If we are in a gloomy or morose frame of mind, we might look at the repeated things in nature as mere cause and effect, a mindless cycle, a dull routine...

...or, we might read the world as a series of excited repetitions, like that of a teacher who says the same thing over  and  over in a dozen variations until the students get it.

Perhaps the billions of blades of grass   are a signal, 

perhaps the myriad of stars are yearning to be understood,

perhaps the rising of the sun each day is making a particular point,

and perhaps the meadows of flowers that are only sampled in the bouquets at our altar are multiplying the news:

(1) In Word, (2) in Sacrament, and (3) in nature itself,

            God the Holy Spirit is truly gracious,

            God the Father has been gracious,

            God the Son will ever be gracious.

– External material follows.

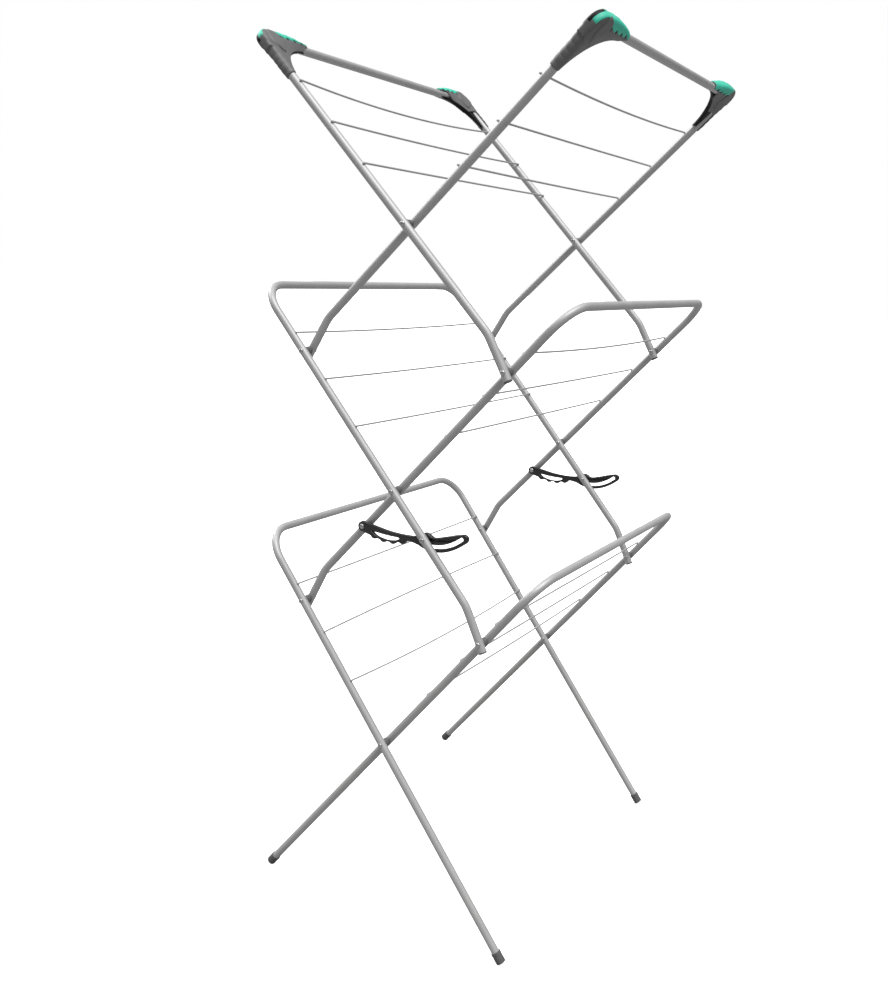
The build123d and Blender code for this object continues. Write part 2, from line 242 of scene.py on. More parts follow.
SHARP_ANGLE = 42.0
THINNEST = 0.02           # least radius of a lathed ring, so that its ends stay closed
DOME_STEPS = 5
DOME_STEP = 17.5          # degrees
DOME_DEPTH = 0.8          # of the bar's radius


def piece(name, solids, body, slot, nodes):
    """One named piece from closed solids (points in mm, faces), standing for CAD nodes."""
    points, faces = [], []
    for solid_points, solid_faces in solids:
        base = len(points)
        points += [Vector(point) * MM for point in solid_points]
        faces += [[index + base for index in face] for face in solid_faces]
    mesh = bpy.data.meshes.new(name)
    mesh.from_pydata(points, [], faces)
    work = bmesh.new()
    work.from_mesh(mesh)
    bmesh.ops.recalc_face_normals(work, faces=work.faces)
    work.to_mesh(mesh)
    work.free()
    mesh.shade_smooth()
    mesh.set_sharp_from_angle(angle=math.radians(SHARP_ANGLE))
    mesh.materials.append(MATERIALS[slot])
    item = bpy.data.objects.new(name, mesh)
    bpy.context.scene.collection.objects.link(item)
    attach(item, body)
    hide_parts(*nodes)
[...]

And the Lord God never tires of doing it again and again, in as many ways as we can grasp, until we fully understand the reason for joy.

 

The Lord intends to counter every reason for sadness.

It may be dismal weather that gets us down;

It may be personal problems that loom large for us:

it may be the illness that the doctors cannot cure;

it may be the job that was lost or downsized, or which is teetering on the edge;

it may be the festering family problem that threatens to drive people apart;...

 

Or, it may be things that affect us in larger groups:

It may be the arguments or hatreds that move nations toward violent confrontation.

It may be the disagreements and policy differences that can fracture a congregation.

We may so foul up things so badly that we destroy the expression of the church we name “Lutheran”, but the  Lord's plans are bigger than our successes or failures.

It spite of it all,

in spite of all the problems that we have as individuals and as a group,

the Body of Christ will survive and flourish, perhaps in some new way, and our other problems large and small shall not overwhelm us, because of God's continuing gifts.

 

Our modern, up to date, with-it society is in a prison.

Oh, it may be in a prison as wide as the world, but it is a prison nonetheless.

Our society may not even realize that they are imprisoned, but that is the truth.

Our society is a prison of probability without possibility.

But that is never the way that the church has looked at things.

We have been receiving all sorts of variations on the great series of gifts which God has entrusted to us.

And the news of this Advent season is even bigger than that.

God's gifts are not only variations but will in his good time be utter surprise:

Us, re-made;

creation re-made;

a new heaven and a new earth.

 

The other day as I was working on this sermon, the tower bells rang out the great Wesley hymn “Love Divine” [LBW315]

Remember the 4th stanza of that hymn:

            Finish then thy new creation;

            Pure and spotless let us be;

            Let us see thy great salvation

            Perfectly restored in thee.

 

That is not something that we can accomplish ourselves.

It will be God's doing, his new act of creation, not just repeating the old things, but doing the new thing, the final thing, the resurrection thing, over and over again until the whole creation sings with the church of all times and places.

 

Paul in our passage today from Romans says that God's story is told again and again

so that we who once were considered outsiders can have hope,

 so that we, with unified voice, can glorify God for his mercy,

so that we can hear this blessing with joy:

May the God of hope fill you with all joy and peace in believing, so that you may abound in hope by the power of the Holy Spirit.

 

And why is there this hope, this joy?

--God gives good things again and again.

--God delights us with ever fresh variations of those gifts.

--God has made resurrection his chief new thing.

--Anticipation of this new thing begins to change our lives right now.

 

May the God of hope surprise us.

Come, Lord Jesus, quickly come,

again.  Amen.

 

Please note: The preceding sermon is provided as a resource for the thought, prayer, and meditation of the members and friends of St. Mark's. It is the residue of a verbal event, and thus it does not have academic footnotes and other details that would be expected in a written document. The writer gladly acknowledges the prior thought and work of many Christians before him.